坂本由紀子君 夜道で暴漢に襲われたときに財布を出すか体を取られるかといったら、女性は間違いなく財布を出すと思います。財布を取った方の犯人が重くて、女性たちにとってはより屈辱であるところの体を奪った犯人の方が軽いというのは、何とも国民感情からすれば納得できないところではないかと思うんですが、法務大臣、この点についてはいかがお考えでしょうか。

国務大臣長勢甚遠君) 先生の御指摘も誠にごもっともな点があろうかと思います。そういうこともあって、平成十六年に、今刑事局長から御説明いたしましたように、当時二年であった強姦罪の下限を三年に引き上げると、また、新たに集団強姦罪とか集団強姦致死傷罪というものを新設するというようなことが行ったところでございます。
 しかし、今御指摘のように、なお法定刑の下限について問題があるではないかという御指摘は今おっしゃったとおりでございます。いろいろ、強盗罪との比較において、刑法理論上はいろんな観点からの、こんな問題はないかというような御議論が専門家の間ではあるわけではございますが、しかし、実際上の科刑においては、上限は上限、下限は下限としてそれなりの処罰が可能であろうとは思いますけれども、いろんな議論はあるところではありますけれども、国会審議の際の附帯決議でも、こういう性的自由の侵害に係る罰則の在り方については更に検討すべしという附帯決議もなされているところでありますので、また各方面の御議論を踏まえて検討してまいりたいと考えております。
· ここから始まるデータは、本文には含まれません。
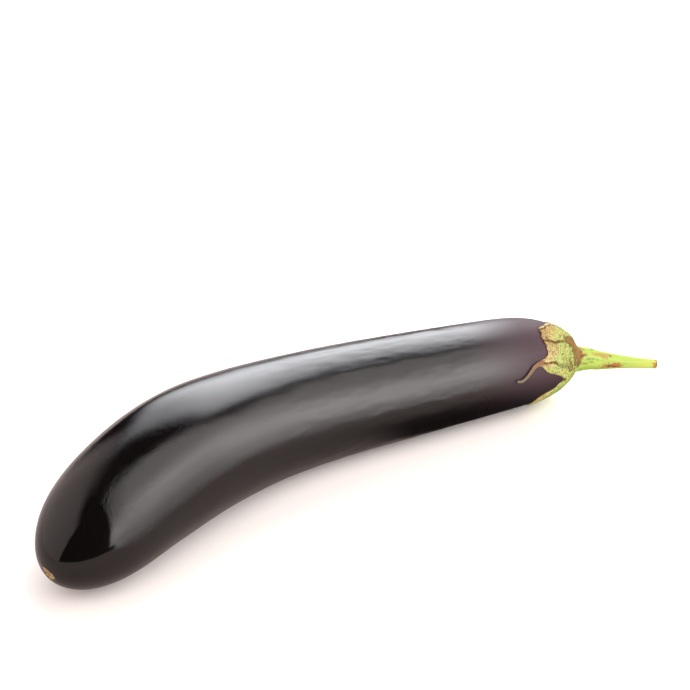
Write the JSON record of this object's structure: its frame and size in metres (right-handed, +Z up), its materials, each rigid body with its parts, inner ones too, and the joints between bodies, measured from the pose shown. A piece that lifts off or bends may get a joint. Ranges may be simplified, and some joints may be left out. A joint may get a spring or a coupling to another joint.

坂本由紀子君 ありがとうございます。是非よろしくお願いします。
 厳罰化というのは犯罪抑止に非常に効果があると思いますので、そういう意味で、特に子供に対する性犯罪、児童ポルノの排除も含めて、これはとりわけ大事なことではないかと思います。先般も大阪地裁で出た判決だったと思いますが、子供は抵抗しないから襲いやすかったというようなことで、何とそのいたいけな子供を十五人も魔の手に掛けたというような男性が問題になっておりましたが、こういうことについては特に加重にするということがあるのではないか。フランスでは、十五歳未満の児童に対する強姦等については刑の加重規定が設けられているということも聞きます。
 是非、この点についても含め、子供についての犯罪抑止について特に積極的なお取組をお願いしたいと存じます。
国務大臣長勢甚遠君) この性的犯罪についての十六年の改正の経過等々は今申し上げたとおりでございますが、特に子供に対してはどうだという御質問でございます。
 現在もこの強姦罪等については、子供については特に暴行、脅迫を要件としないなど、その特性にかんがみた配慮も享受されているところではありますけれども、昨今、社会情勢が変わったせいか、とんでもない事件がたくさん頻発していることは事実でございます。どうも刑法理論等からいろんな慎重な御意見もたくさんあるところではございますけれども、今後とも社会事情、あるいは国民の意識がどうなっていくかということも見極めながら検討はしていかなきゃならぬ問題だろうと思っております。